Re: [xsl] Using xsl:output in browsers, was: Re [xsl] XHTML html validation

Subject: Re: [xsl] Using xsl:output in browsers, was: Re [xsl] XHTML html validation
From: David Carlisle <davidc@xxxxxxxxx>
Date: Tue, 20 Feb 2007 14:17:54 GMT
> Life's much simpler when you serve HTML to the browser and do
> everything else on the server that you have full control of.

Ah but some people want to distribute _documents_ (software manuals for
instance) that end users place on their own server. In that case it's a
lot easier to set things up for a client side transform that works on
(at least) some specifiable range of clients, rather than try to
document how to set up a server side transformation setup that works on
some corporate IIS box running some unknown flavour of IIs or apache
with some unknown number of mod_zzz extensions installed. Also if the
document is XHTML+SVG+MathML+XForms (for instance) it's not immediately
clear what "HTML" you can serve to gain the same effect.

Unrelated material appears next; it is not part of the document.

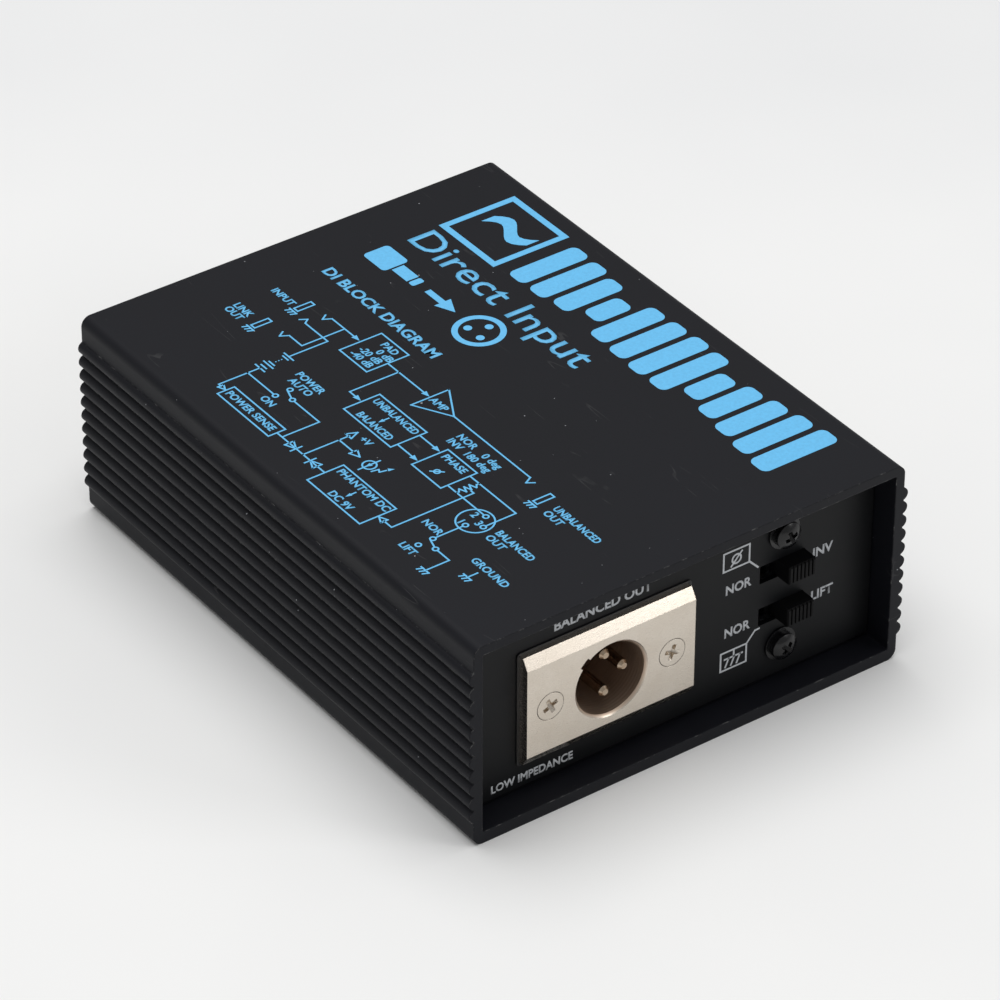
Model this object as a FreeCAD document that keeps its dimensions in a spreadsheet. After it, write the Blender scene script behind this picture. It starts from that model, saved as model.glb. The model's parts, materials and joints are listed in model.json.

If you take the view that documents last for a thousand years, but
server scripting technology is lucky to last a decade, then specifying
the linking to the required presentation rules in a declarative PI
rather than embedding that linking in some javascript in a separate html
file has some definite appeal.

No argument with your other points though, there are of course cons to
using the PI as presently specified (and implemented). Another CON that
I haven't seen mentioned (although I've just skimed the thread after
having been away for a while) is that if you serve the file as XML with
a PI, it displays OK in browsers but  search engines may not index it or
may (google) index it but list it as unknown format and prompt the user
to view a (mangled) "view as html" version of the document instead.
Of course if the document is only loaded via some javscript on an html
page, it may not get indexed at all by search engines, so that CON might
apply to other technologies as well.